As author of McGuffey's Reader,
he became known as “The
Schoolmaster of the Nation.” William
McGuffey was the gentleman responsible for creating the first
teacher's association in the Ohio Valley.
The
first edition of the McGuffey's
Reader
was published in 1836. It was the pillar of public education
throughout America until 1920. 125 million copies of the McGuffey's
Readers
have been sold as of 1963. Hence, it has become one of the most
influential textbooks in the history of American education.
He
designed his textbooks to “fit the child's education to the child's
world.” Furthermore, McGuffey sought to build the child's character
as well as his or her vocabulary. One hundred and twenty-two million
copies of the McGuffey's Readers
have been sold within seventy-five years. His readers which promote a
theistic Calvinist worldview continue to be used in some public
schools today. Since 1961, 30,000 Readers
have sold each year. As found in the New England Primer,
the McGuffey's Readers
encourage the ideas of salvation, righteousness, and piety.
Other
than the Holy Bible,
the McGuffey's Readers “represent
the most significant force in the framing of our national morals and
tastes.”
McGuffey
wrote these remarks in the forward of his reader:
“The Christian religion is the religion of our country. From it are derived our prevalent notions of the character of God, the great moral governor of the universe. On its doctrines are founded the peculiarities of our free institutions.”
Furthermore,
he declared:
“The Ten Commandments and the teachings of Jesus are not only basic but plenary.”
From
the Preface of the
Fourth Reader:
“From no source has the author drawn more copiously, in his selections, than from the sacred Scriptures. For this, he certainly apprehends no censure. In a Christian country, that man is to be pitied, who at this day, can honestly object to imbuing the minds of youth with the language and spirit of the Word of God...”
John
Westerhoff III in his work “McGuffey and His Readers”
declared:
“From the First to the Fourth Reader, belief in the God of the Old and New Testament is assumed. When not mentioned directly, God is implied: 'You cannot steal the smallest pin...without being seen by the eye that never sleeps.' More typically, however, lessons make direct references to the Almighty.: “God makes the little lambs bring forth wool, that we may have clothes to keep us warm...All that live get life from God...The humble child went to God in penitence and prayer...All who take care of you and help you were sent by God. He sent his Son to show you his will, and to die for your sake.”

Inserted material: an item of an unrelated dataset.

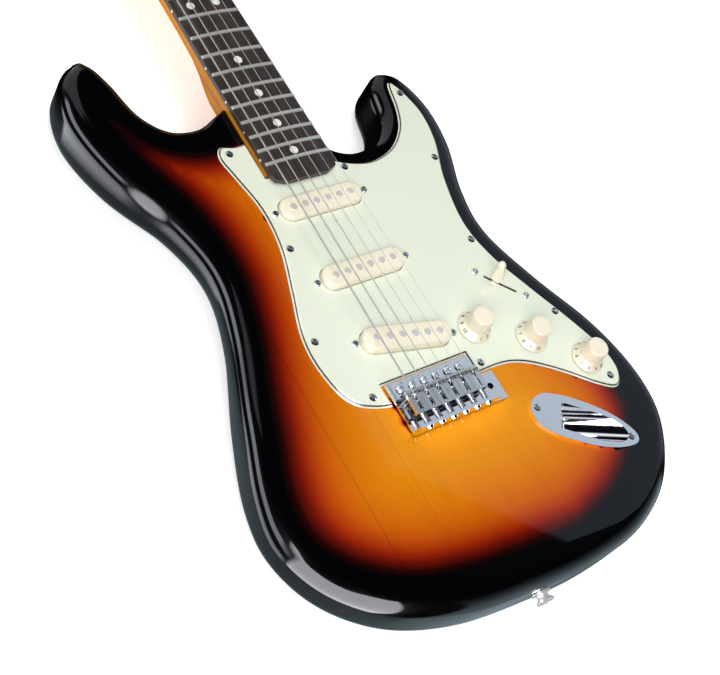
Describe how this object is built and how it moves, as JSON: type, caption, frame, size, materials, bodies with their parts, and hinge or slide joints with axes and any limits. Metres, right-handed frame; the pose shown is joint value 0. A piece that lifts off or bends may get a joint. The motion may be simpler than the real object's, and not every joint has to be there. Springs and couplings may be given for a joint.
{
  "type": "solid-body electric guitar",
  "caption": "Solid-body electric guitar with a bolt-on neck, three single-coil pickups under a large pickguard, a rocking vibrato bridge, three knobs, a blade switch and a sloped jack plate.",
  "frame": {"origin": "centre line of the strings, straight below the saddles, on the outer face of the back cover that the guitar lies on", "axes": "+Y along the strings towards the headstock, +X towards the treble strings, +Z out of the front"},
  "size_m": [0.3295, 0.9979, 0.0709],
  "materials": {
    "body_lacquer": "gloss",
    "neck_lacquer": "gloss",
    "dark_wood": "satin",
    "fret_wire": "polished",
    "pearl": "gloss",
    "bone": "satin",
    "chrome": "mirror polish",
    "steel": "plain",
    "mint_plastic": "gloss",
    "aged_white": "satin",
    "black_plastic": "matte",
    "copper_wire": "enamelled",
    "wire": "matte"
  },
  "bodies": {
    "instrument": {"body": "body_lacquer", "neck": "neck_lacquer", "fingerboard": "dark_wood", "frets": "fret_wire", "position_dots": "pearl", "nut": "bone", "truss_rod": "steel", "neck_plate": "chrome", "neck_screws": "chrome", "pickguard": "mint_plastic", "cover_screws": "chrome", "neck_pickup_cover": "aged_white", "middle_pickup_cover": "aged_white", "bridge_pickup_cover": "aged_white", "pole_magnets": "steel", "pickup_bobbins": "black_plastic", "pickup_coils": "copper_wire", "machine_screws": "chrome", "pot_housings": "steel", "pot_nuts": "chrome", "switch_frame": "steel", "jack_plate": "chrome", "jack_socket": "chrome", "wiring": "wire", "pivot_screws": "chrome", "tremolo_springs": "steel", "spring_claw": "steel", "claw_screws": "steel", "back_cover": "mint_plastic", "strap_buttons": "chrome", "strings": "steel", "string_tree": "chrome", "tuner_housings": "chrome", "tuner_bushings": "chrome"},
    "vibrato": {"bridge_plate": "chrome", "tremolo_block": "steel", "saddles": "chrome", "saddle_screws": "steel", "intonation_screws": "steel", "intonation_springs": "steel"},
    "volume_control": {"volume_knob": "aged_white", "volume_shaft": "steel"},
    "neck_tone_control": {"neck_tone_knob": "aged_white", "neck_tone_shaft": "steel"},
    "middle_tone_control": {"middle_tone_knob": "aged_white", "middle_tone_shaft": "steel"},
    "switch_blade": {"switch_lever": "steel", "switch_tip": "aged_white"},
    "button_1": {"tuner_button_1": "chrome"},
    "post_1": {"tuner_post_1": "chrome"},
    "button_2": {"tuner_button_2": "chrome"},
    "post_2": {"tuner_post_2": "chrome"},
    "button_3": {"tuner_button_3": "chrome"},
    "post_3": {"tuner_post_3": "chrome"},
    "button_4": {"tuner_button_4": "chrome"},
    "post_4": {"tuner_post_4": "chrome"},
    "button_5": {"tuner_button_5": "chrome"},
    "post_5": {"tuner_post_5": "chrome"},
    "button_6": {"tuner_button_6": "chrome"},
    "post_6": {"tuner_post_6": "chrome"}
  },
  "joints": [
    {"name": "vibrato_rock", "type": "hinge", "parent": "instrument", "child": "vibrato", "pos_m": [0, 0.0085, 0.0493], "axis": [-1, 0, 0], "range_deg": [-2, 8], "stiffness_Nm_per_rad": 12, "deforming": ["strings", "tremolo_springs"]},
    {"name": "volume_turn", "type": "hinge", "parent": "instrument", "child": "volume_control", "pos_m": [0.0565, 0.031, 0.06], "axis": [0, 0, 1], "range_deg": [-150, 150]},
    {"name": "neck_tone_turn", "type": "hinge", "parent": "instrument", "child": "neck_tone_control", "pos_m": [0.097, 0.0095, 0.06], "axis": [0, 0, 1], "range_deg": [-150, 150]},
    {"name": "middle_tone_turn", "type": "hinge", "parent": "instrument", "child": "middle_tone_control", "pos_m": [0.1315, -0.02, 0.06], "axis": [0, 0, 1], "range_deg": [-150, 150]},
    {"name": "switch_select", "type": "hinge", "parent": "instrument", "child": "switch_blade", "pos_m": [0.1003, 0.055, 0.0333], "axis": [0.7193, 0.6947, 0], "range_deg": [-14, 42]},
    {"name": "button_1_turn", "type": "hinge", "parent": "instrument", "child": "button_1", "pos_m": [-0.03829, 0.70211, 0.0261], "axis": [-0.9681, 0.2504, 0], "continuous": true},
    {"name": "post_1_turn", "type": "hinge", "parent": "instrument", "child": "post_1", "pos_m": [-0.0205, 0.691, 0.0311], "axis": [0, 0, 1], "continuous": true},
    {"name": "button_2_turn", "type": "hinge", "parent": "instrument", "child": "button_2", "pos_m": [-0.03193, 0.7267, 0.0261], "axis": [-0.9681, 0.2504, 0], "continuous": true},
    {"name": "post_2_turn", "type": "hinge", "parent": "instrument", "child": "post_2", "pos_m": [-0.01414, 0.71559, 0.0311], "axis": [0, 0, 1], "continuous": true},
    {"name": "button_3_turn", "type": "hinge", "parent": "instrument", "child": "button_3", "pos_m": [-0.02557, 0.75129, 0.0261], "axis": [-0.9681, 0.2504, 0], "continuous": true},
    {"name": "post_3_turn", "type": "hinge", "parent": "instrument", "child": "post_3", "pos_m": [-0.00778, 0.74018, 0.0311], "axis": [0, 0, 1], "continuous": true},
    {"name": "button_4_turn", "type": "hinge", "parent": "instrument", "child": "button_4", "pos_m": [-0.01921, 0.77588, 0.0261], "axis": [-0.9681, 0.2504, 0], "continuous": true},
    {"name": "post_4_turn", "type": "hinge", "parent": "instrument", "child": "post_4", "pos_m": [-0.00142, 0.76477, 0.0311], "axis": [0, 0, 1], "continuous": true},
    {"name": "button_5_turn", "type": "hinge", "parent": "instrument", "child": "button_5", "pos_m": [-0.01285, 0.80047, 0.0261], "axis": [-0.9681, 0.2504, 0], "continuous": true},
    {"name": "post_5_turn", "type": "hinge", "parent": "instrument", "child": "post_5", "pos_m": [0.00494, 0.78936, 0.0311], "axis": [0, 0, 1], "continuous": true},
    {"name": "button_6_turn", "type": "hinge", "parent": "instrument", "child": "button_6", "pos_m": [-0.00649, 0.82506, 0.0261], "axis": [-0.9681, 0.2504, 0], "continuous": true},
    {"name": "post_6_turn", "type": "hinge", "parent": "instrument", "child": "post_6", "pos_m": [0.0113, 0.81395, 0.0311], "axis": [0, 0, 1], "continuous": true}
  ],
  "couplings": [
    {"joint": "post_1_turn", "follows": "button_1_turn", "ratio": 0.066667},
    {"joint": "post_2_turn", "follows": "button_2_turn", "ratio": 0.066667},
    {"joint": "post_3_turn", "follows": "button_3_turn", "ratio": 0.066667},
    {"joint": "post_4_turn", "follows": "button_4_turn", "ratio": 0.066667},
    {"joint": "post_5_turn", "follows": "button_5_turn", "ratio": 0.066667},
    {"joint": "post_6_turn", "follows": "button_6_turn", "ratio": 0.066667}
  ]
}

“When we investigate the content of McGuffey's Readers, three dominant images of God emerge. God is creator, preserver, and governor.”
“Evening
Prayer” is found in
the Eclectic First
Reader: Lesson 37.
“At the close of the day, before you go to sleep, you should not fail to pray to God to keep you from sin and harm. You ask your friends for food, and drink, and books, and clothes; and when they give you these things, you thank them, and love them for the good they do you. So you should ask your God for those things which he can give you, and which no one else can give you.”
“You should ask him for life, and health, and strength; and you should pray to him to keep your feet from the ways of sin and shame. You should thank him for all his good gifts; and learn, while young, to put your trust in him; and the kind care of God will be with you, both in your youth and in your old age.”
The
preface to the 1837 Eclectic
Third Reader states:
“In making [my] selections, [I have] drawn from the purest fountains of English literature...For the copious extracts made from the Sacred Scripture, [I make] no apology.”
“Indeed, upon a review of the work, [I am] not sure but an apology may be due for [my] not having still more liberally transferred to [my] pages the chaste simplicity, the thrilling pathos, the living descriptions, and the matchless sublimity of the sacred writings.”
“From no source has the author drawn more copiously than from the Sacred Scriptures. For this [I] certainly apprehend no censure. In a Christian country, that man is to be pitied, who, at this day, can honestly object to imbuing the minds of youth with the language and spirit of the Word of God.”
Extracts
from McGuffey's Eclectic
Third Reader 1837:
1. The design of the Bible is evidently to give us correct information concerning the creation of all things, by the omnipotent Word of God; to make known to us the state of holiness and happiness of our first parents in paradise, and their dreadful fall from that condition by transgression against God, which is the original cause of all our sin and misery...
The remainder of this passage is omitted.